Almost three years after announcing a plan to delivery Internet access via high-altitude balloons, Alphabet X’s Project Loon is set to begin testing service with carriers in Indonesia later this year.

Astro Teller, the head of Google’s top-secret innovation lab, who we profiled in 2014, announced the news during a talk at the annual TED Conference taking place in Vancouver, as well as a post on Medium.

During the talk he revealed that Project Loon experienced a lot of design and engineering challenges, and for a while there was doubt if the project would ever actually—excuse the pun—get off the ground.

“We busted a lot of balloons,” Teller told the audience, and showed them multiple iterations of the designs of failed Loon balloons, including ones that looked like jelly fish as well as ones that looked like giant pillows. Teller said besides being able to keep the balloons in the sky for an extended period of time—months on end—the major challenge was finding a balloon that could be made cheaply and navigate precisely.

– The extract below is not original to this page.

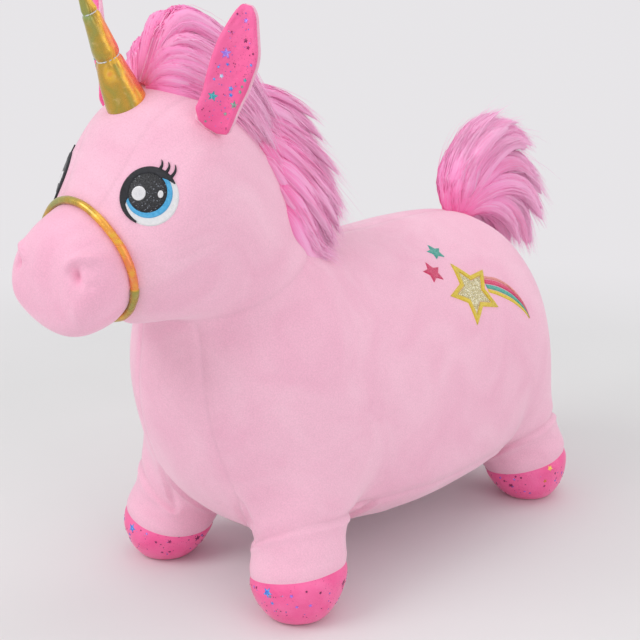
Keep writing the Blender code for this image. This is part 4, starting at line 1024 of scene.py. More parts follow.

But the members of Project Loon were able to do just that, with a balloon they engineered last year that made a staggering 19 round-trips across the world over a period of 187 days. The team also made improvements in the speed of Internet connectivity the balloons deliver over their aerial wireless network. Teller said that originally the connection was very slow, but now it’s up to 15 megabits per second, which he noted would be enough speed to deliver live streaming video—like the one of his TED Talk.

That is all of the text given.